WHAT YOU HAVE TO DO ▸
Write out the whole listing again, exactly.

□ □ □ □ □ □ □

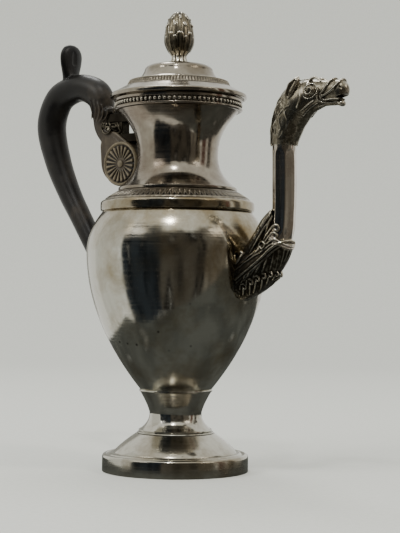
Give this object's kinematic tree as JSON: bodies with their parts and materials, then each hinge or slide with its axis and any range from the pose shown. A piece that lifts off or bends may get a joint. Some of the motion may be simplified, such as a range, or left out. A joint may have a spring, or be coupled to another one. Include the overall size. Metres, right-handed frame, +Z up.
{
  "type": "silver coffee pot",
  "caption": "Silver coffee pot on a turned foot, with a hinged domed lid, cone finial, tall spout ending in an animal's head and a carved dark wooden handle.",
  "frame": {"origin": "centre of the foot's rest plane", "axes": "+Z up along the pot's turning axis, +X towards the spout, -X towards the handle, +Y to the pot's left side seen from behind the spout"},
  "size_m": [0.2625, 0.1178, 0.2994],
  "materials": {
    "polished_silver": "hand polished, slightly tarnished",
    "oxidised_silver": "cast and chased, dark in the hollows",
    "plain_silver": "satin",
    "blackened_wood": "carved, stained and waxed"
  },
  "bodies": {
    "pot": {"foot_plinth": "polished_silver", "foot_skirt": "polished_silver", "stem_collar": "polished_silver", "foot_stem": "polished_silver", "stem_ring": "polished_silver", "body_bowl": "polished_silver", "shoulder_band": "polished_silver", "shoulder_frieze": "oxidised_silver", "neck_ring": "polished_silver", "neck": "polished_silver", "rim_band": "polished_silver", "rim_beading": "oxidised_silver", "spout_mount": "oxidised_silver", "spout_collar": "oxidised_silver", "spout_tube": "polished_silver", "spout_head": "oxidised_silver", "hinge_seat": "plain_silver", "hinge_pin": "plain_silver", "handle_wood": "blackened_wood", "upper_arm": "polished_silver", "leaf_clasp": "oxidised_silver", "lower_arm": "polished_silver", "clasp_pin": "plain_silver", "lower_socket": "polished_silver", "socket_flange": "polished_silver", "socket_pin": "plain_silver"},
    "lid": {"lid_knuckle": "plain_silver", "lid_cover": "polished_silver", "lid_strip": "oxidised_silver", "lid_bezel": "plain_silver", "finial_stem": "polished_silver", "finial_cone": "oxidised_silver", "finial_stud": "plain_silver", "finial_washer": "plain_silver", "finial_nut": "plain_silver"}
  },
  "joints": [
    {"name": "lid_hinge", "type": "hinge", "parent": "pot", "child": "lid", "pos_m": [-0.0474, 0, 0.2419], "axis": [0, -1, 0], "range_deg": [0, 75]}
  ]
}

□ □ □ □ □ □ □

RESULT OF THE TASK ▸
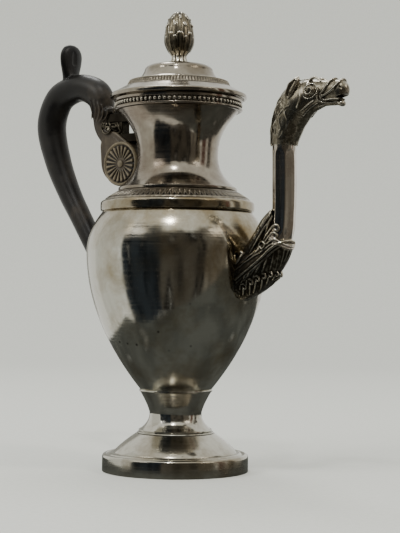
Give this object's kinematic tree as JSON: bodies with their parts and materials, then each hinge or slide with its axis and any range from the pose shown. A piece that lifts off or bends may get a joint. Some of the motion may be simplified, such as a range, or left out. A joint may have a spring, or be coupled to another one. Include the overall size. Metres, right-handed frame, +Z up.
{
  "type": "silver coffee pot",
  "caption": "Silver coffee pot on a turned foot, with a hinged domed lid, cone finial, tall spout ending in an animal's head and a carved dark wooden handle.",
  "frame": {"origin": "centre of the foot's rest plane", "axes": "+Z up along the pot's turning axis, +X towards the spout, -X towards the handle, +Y to the pot's left side seen from behind the spout"},
  "size_m": [0.2625, 0.1178, 0.2994],
  "materials": {
    "polished_silver": "hand polished, slightly tarnished",
    "oxidised_silver": "cast and chased, dark in the hollows",
    "plain_silver": "satin",
    "blackened_wood": "carved, stained and waxed"
  },
  "bodies": {
    "pot": {"foot_plinth": "polished_silver", "foot_skirt": "polished_silver", "stem_collar": "polished_silver", "foot_stem": "polished_silver", "stem_ring": "polished_silver", "body_bowl": "polished_silver", "shoulder_band": "polished_silver", "shoulder_frieze": "oxidised_silver", "neck_ring": "polished_silver", "neck": "polished_silver", "rim_band": "polished_silver", "rim_beading": "oxidised_silver", "spout_mount": "oxidised_silver", "spout_collar": "oxidised_silver", "spout_tube": "polished_silver", "spout_head": "oxidised_silver", "hinge_seat": "plain_silver", "hinge_pin": "plain_silver", "handle_wood": "blackened_wood", "upper_arm": "polished_silver", "leaf_clasp": "oxidised_silver", "lower_arm": "polished_silver", "clasp_pin": "plain_silver", "lower_socket": "polished_silver", "socket_flange": "polished_silver", "socket_pin": "plain_silver"},
    "lid": {"lid_knuckle": "plain_silver", "lid_cover": "polished_silver", "lid_strip": "oxidised_silver", "lid_bezel": "plain_silver", "finial_stem": "polished_silver", "finial_cone": "oxidised_silver", "finial_stud": "plain_silver", "finial_washer": "plain_silver", "finial_nut": "plain_silver"}
  },
  "joints": [
    {"name": "lid_hinge", "type": "hinge", "parent": "pot", "child": "lid", "pos_m": [-0.0474, 0, 0.2419], "axis": [0, -1, 0], "range_deg": [0, 75]}
  ]
}